Minor League Football System (1990)
Tombstone
Born: 1990 – MLFS expansion franchise
Folded: Postseason 1990
First Game: July 14, 1990 (L 26-14 @ Harrisburg Patriots)
Last Game: September 29, 1990 (W 67-0 vs. “Bay State Titans”)*
*See below for the circumstances of this very odd final game
MLFS Championships: None
Stadium
Lackawanna County Stadium
Opened: 1989
Marketing
Team Colors:
Ownership
Owner: Bob Olivetti, et al.
Background
Luckless semi-pro football outfit that played a single season at Scranton-Wilkes Barre’s minor league baseball stadium in the summer of 1990. The Scranton Wilkes-Barre Stallions signed former New York Jets and New Jersey Generals (USFL) head coach Walt Michaels to run the team. Quarterback Walter Briggs was a Montclair State grad who appeared in a single game for the New York Jets as a replacement player during the 1987 NFL players strike.

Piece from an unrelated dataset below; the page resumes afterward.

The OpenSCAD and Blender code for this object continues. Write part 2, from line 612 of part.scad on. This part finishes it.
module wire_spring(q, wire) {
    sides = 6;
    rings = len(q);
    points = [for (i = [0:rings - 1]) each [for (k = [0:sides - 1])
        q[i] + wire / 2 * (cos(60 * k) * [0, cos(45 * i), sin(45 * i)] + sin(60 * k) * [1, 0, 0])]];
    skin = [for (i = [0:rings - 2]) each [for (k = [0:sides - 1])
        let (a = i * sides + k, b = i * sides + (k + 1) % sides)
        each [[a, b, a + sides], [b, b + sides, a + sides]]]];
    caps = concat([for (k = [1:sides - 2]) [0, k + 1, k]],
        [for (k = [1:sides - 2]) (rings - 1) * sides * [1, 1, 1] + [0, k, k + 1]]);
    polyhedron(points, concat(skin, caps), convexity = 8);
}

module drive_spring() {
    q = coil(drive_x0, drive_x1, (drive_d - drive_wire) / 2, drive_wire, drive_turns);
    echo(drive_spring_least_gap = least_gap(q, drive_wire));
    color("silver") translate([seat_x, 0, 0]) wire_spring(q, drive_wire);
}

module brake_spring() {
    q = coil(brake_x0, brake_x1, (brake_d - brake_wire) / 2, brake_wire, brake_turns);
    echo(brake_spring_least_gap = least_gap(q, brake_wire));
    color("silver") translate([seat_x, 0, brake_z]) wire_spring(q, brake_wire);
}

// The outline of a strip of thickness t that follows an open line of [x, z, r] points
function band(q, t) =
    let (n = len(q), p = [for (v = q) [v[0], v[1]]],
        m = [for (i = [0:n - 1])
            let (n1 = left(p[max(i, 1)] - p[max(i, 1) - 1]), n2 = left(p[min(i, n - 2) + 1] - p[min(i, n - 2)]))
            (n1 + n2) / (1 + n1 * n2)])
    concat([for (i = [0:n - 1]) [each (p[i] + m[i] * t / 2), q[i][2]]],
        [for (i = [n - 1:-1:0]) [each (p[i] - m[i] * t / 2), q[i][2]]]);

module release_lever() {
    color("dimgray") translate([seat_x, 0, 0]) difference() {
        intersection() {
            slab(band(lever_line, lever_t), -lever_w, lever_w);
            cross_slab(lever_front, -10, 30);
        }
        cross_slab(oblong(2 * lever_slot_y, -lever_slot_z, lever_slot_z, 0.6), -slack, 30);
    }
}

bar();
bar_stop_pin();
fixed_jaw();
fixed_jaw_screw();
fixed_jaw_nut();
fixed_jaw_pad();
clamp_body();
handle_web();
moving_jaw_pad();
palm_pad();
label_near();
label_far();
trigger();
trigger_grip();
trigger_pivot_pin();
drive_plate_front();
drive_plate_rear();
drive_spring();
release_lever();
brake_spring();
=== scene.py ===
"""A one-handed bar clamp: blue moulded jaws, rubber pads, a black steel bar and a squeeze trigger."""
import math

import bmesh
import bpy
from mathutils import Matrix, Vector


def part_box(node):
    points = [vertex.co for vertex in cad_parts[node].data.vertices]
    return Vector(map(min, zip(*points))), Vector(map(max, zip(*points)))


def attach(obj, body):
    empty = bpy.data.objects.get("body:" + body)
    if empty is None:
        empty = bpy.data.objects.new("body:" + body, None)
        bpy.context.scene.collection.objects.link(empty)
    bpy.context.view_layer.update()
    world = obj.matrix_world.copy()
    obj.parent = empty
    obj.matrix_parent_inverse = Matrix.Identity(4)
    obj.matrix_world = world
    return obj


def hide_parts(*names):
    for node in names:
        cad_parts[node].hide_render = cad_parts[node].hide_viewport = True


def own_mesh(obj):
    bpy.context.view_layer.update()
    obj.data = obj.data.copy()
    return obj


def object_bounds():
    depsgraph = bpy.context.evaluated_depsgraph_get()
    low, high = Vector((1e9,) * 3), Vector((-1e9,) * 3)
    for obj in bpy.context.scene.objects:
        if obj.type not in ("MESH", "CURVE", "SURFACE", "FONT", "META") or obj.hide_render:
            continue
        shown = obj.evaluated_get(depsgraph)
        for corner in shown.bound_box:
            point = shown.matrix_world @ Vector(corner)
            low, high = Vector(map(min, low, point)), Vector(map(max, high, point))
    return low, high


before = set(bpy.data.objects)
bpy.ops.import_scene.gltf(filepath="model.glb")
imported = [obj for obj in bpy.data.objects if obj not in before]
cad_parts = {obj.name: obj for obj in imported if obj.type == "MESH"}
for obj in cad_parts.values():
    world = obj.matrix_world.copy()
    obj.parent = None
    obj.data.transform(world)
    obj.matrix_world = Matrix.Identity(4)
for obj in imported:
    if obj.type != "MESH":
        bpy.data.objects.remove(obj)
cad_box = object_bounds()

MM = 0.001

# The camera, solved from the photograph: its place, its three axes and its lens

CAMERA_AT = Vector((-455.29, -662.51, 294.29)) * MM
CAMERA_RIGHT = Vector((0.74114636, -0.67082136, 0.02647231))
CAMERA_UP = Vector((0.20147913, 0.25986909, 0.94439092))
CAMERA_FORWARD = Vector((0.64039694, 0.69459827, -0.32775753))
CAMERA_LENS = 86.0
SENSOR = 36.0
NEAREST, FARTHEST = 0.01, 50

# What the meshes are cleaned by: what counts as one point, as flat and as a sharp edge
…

The Minor League Football System was an odd concept. While the teams were big budget in some areas – the Stallions had to pay for charter flights to distant games in Macon, Georgia and Fresno, California – the players themselves played for nothing. Teams were supposed to help their players find local jobs, but the paid no salaries. Nevertheless, league officials bucked the “semi-pro” label and sought to establish the MLFS as a developmental system for the NFL. (The league would produce just one NFL regular – defensive end Eric Swann – in its two-year history).
The team drew decent crowds to start, including more than 5,000 for a pre-season exhibition against Swann’s Bay State Titans. But the Stallions season went south quickly. Walt Michaels fell ill and left the team after a couple of games. After a 2-2 start, the team dropped six straight games to fall to the bottom of the league standings. Two MLFS franchises folded in midseason as the league began to implode around the Stallions.
The End
In a strange denouement, the MLFS ended its season two weeks early in September 1990 and moved to a hastily scheduled playoff. The Stallions were well out of contention but team officials decided to finish out their schedule, apparently in order to avoid lawsuits from local sponsors. This resulted in a bizarre season finale at Lackawanna County Stadium on September 29, 1990 against the Bay State Titans. The real Titans team were eliminated in the league’s abbreviated playoffs the weekend before. The Stallions threatened to bring suit against Titans owner Vic Gatto if they failed to show up for the original scheduled game in Pennsylvania. Gatto appealed to his (unpaid) team to travel to SWB for the game. They reportedly physically ejected the owner from the team’s locker room. Gatto then fired his (unpaid) players and rounded up a team of semi-pro replacements from the Carolinas to play the game. The Stallions blew out the “Titans” 67-0. Then both teams folded along with the rest of the all-but-forgotten Minor League Football System.
Trivia
From the All-Name Team: The Scranton/Wilkes-Barre Stallions featured a former University of Miami running back named J.C. Penny.